Dopo quello del 1983, il suo secondo volo spaziale avvenuto nel 1984, sempre a bordo del Challenger.
Era all’ottavo mese di addestramento per la sua terza missione al momento del Disastro dello Shuttle Challanger e fu nominata membro della commissione di inchiesta che ha indagato sulla cause dell’incidente.
Per una pur succinta storia del volo al femminile, non si può non ricordare Harriet Quimby, che nel 1911 divenne aviatrice e nel 1912 fu la prima donna a sorvolare La Manica, ma con minor fortuna di Amelia Earhart, in quanto la sua impresa coincise con l’inabissamento del Titanic e i giornali dedicarono poche attenzioni al suo straordinario volo.
E ancora, sempre nel 1912, Rosina Ferrario, la prima donna italiana che conseguì il brevetto di aviatrice civile, ottava nel mondo e partecipò a molte manifestazioni tra cui il meeting dell’Aviazione di Napoli, in occasione del quale fece cadere dal cielo una pioggia di garofani rossi.
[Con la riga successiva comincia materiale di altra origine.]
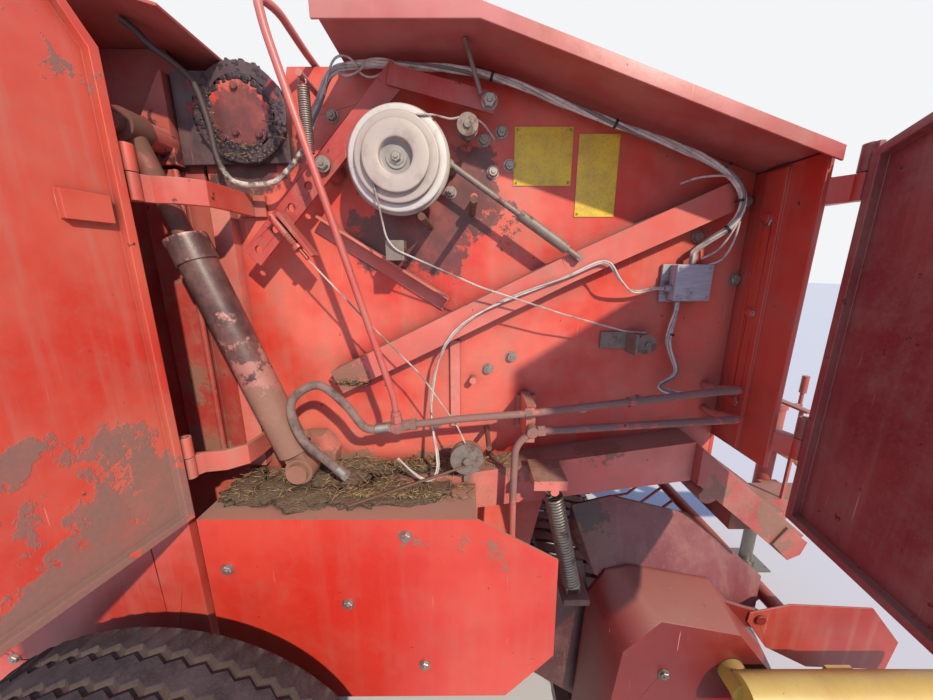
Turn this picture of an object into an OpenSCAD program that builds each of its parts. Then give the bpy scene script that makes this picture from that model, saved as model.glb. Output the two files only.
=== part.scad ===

Con l’arrivo della prima guerra mondiale, si propose per aiutare i feriti di guerra ma il Ministero proibì i voli civili e nel momento in cui Rosina manifestò il suo desiderio di far parte dell’aeronautica, si sentì rispondere che “non era previsto l’arruolamento di signorine nel regio esercito”.
Un’altra aviatrice italiana, Carina Negrone, stabilì, nel 1935, il primato mondiale raggiungendo l’altezza di 12.043 metri, mentre la prima, nel nostro Paese, a guidare un aereo di linea fu, nel 1967, Fiorenza De Bernardi, quarta donna nel mondo ad essere nominata pilota di linea.